WHAT THE TASK REQUIRES: Output a verbatim copy of the data, cut off after the line that contains "import numpy as np".

AVAILABLE DATA:

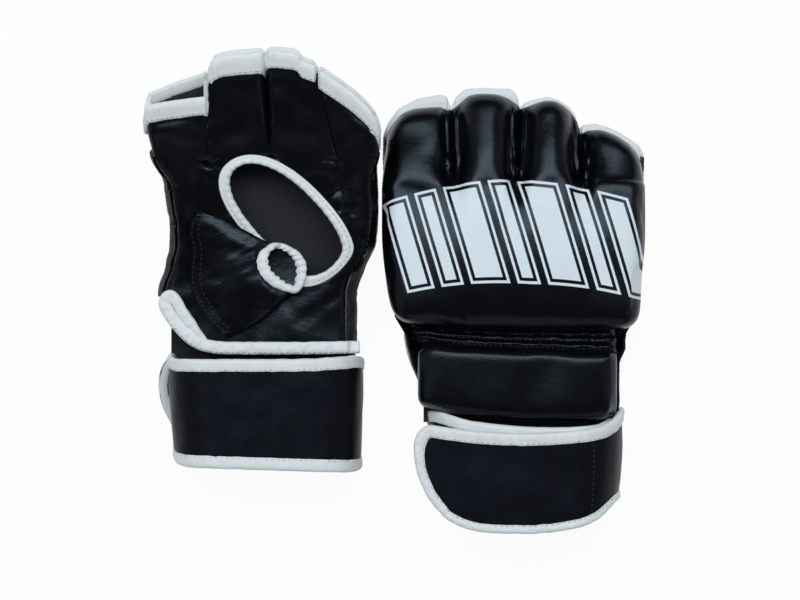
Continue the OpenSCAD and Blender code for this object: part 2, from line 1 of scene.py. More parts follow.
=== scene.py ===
# %% [markdown]
# # A pair of open-finger grappling gloves
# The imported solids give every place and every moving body. This script sews the soft pieces over
# them: padded leather backs, bound finger openings, a palm with a bound hole, a folded thumb
# sleeve and a strap that wraps the wrist. The right glove lies palm down, the left one palm up.
#
# Each piece is drawn once on a flat pattern, as a glove maker cuts it, and laid for both hands.
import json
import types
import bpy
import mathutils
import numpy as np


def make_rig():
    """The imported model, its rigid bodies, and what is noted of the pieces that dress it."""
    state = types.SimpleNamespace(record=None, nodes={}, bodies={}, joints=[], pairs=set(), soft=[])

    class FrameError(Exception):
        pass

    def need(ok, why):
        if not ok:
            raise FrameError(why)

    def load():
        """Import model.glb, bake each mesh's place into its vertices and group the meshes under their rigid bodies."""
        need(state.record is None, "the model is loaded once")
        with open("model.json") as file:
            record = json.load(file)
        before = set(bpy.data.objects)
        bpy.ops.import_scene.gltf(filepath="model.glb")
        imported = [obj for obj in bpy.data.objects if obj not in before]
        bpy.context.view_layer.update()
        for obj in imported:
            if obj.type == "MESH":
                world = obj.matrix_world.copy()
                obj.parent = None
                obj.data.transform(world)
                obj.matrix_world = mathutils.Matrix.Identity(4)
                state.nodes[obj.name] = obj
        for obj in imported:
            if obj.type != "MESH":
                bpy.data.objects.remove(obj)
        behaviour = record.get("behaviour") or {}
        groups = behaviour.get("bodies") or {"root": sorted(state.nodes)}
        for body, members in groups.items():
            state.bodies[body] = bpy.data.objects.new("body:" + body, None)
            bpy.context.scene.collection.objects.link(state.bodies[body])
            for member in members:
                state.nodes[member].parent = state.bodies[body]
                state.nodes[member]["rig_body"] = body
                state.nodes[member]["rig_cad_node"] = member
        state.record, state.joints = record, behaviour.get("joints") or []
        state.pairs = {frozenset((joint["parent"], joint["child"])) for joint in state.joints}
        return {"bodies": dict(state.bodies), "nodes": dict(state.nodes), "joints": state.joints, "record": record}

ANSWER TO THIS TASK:
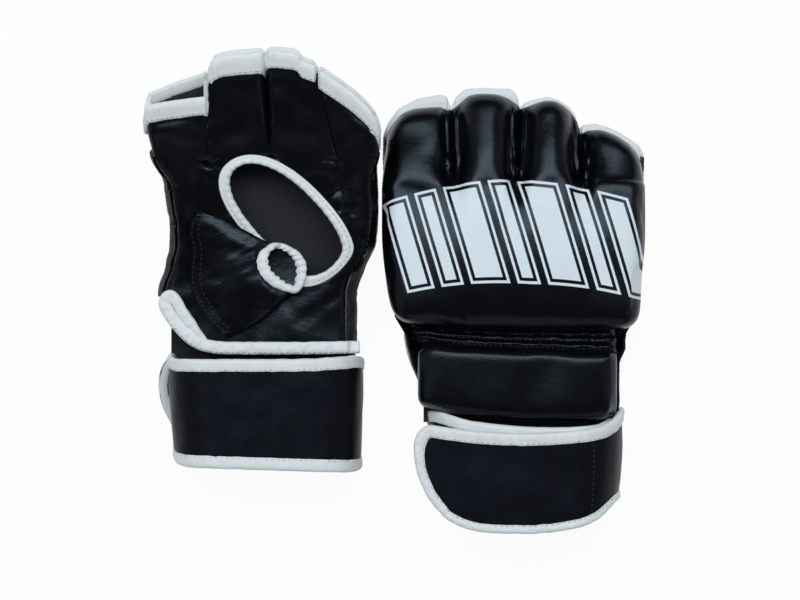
Continue the OpenSCAD and Blender code for this object: part 2, from line 1 of scene.py. More parts follow.
=== scene.py ===
# %% [markdown]
# # A pair of open-finger grappling gloves
# The imported solids give every place and every moving body. This script sews the soft pieces over
# them: padded leather backs, bound finger openings, a palm with a bound hole, a folded thumb
# sleeve and a strap that wraps the wrist. The right glove lies palm down, the left one palm up.
#
# Each piece is drawn once on a flat pattern, as a glove maker cuts it, and laid for both hands.
import json
import types
import bpy
import mathutils
import numpy as np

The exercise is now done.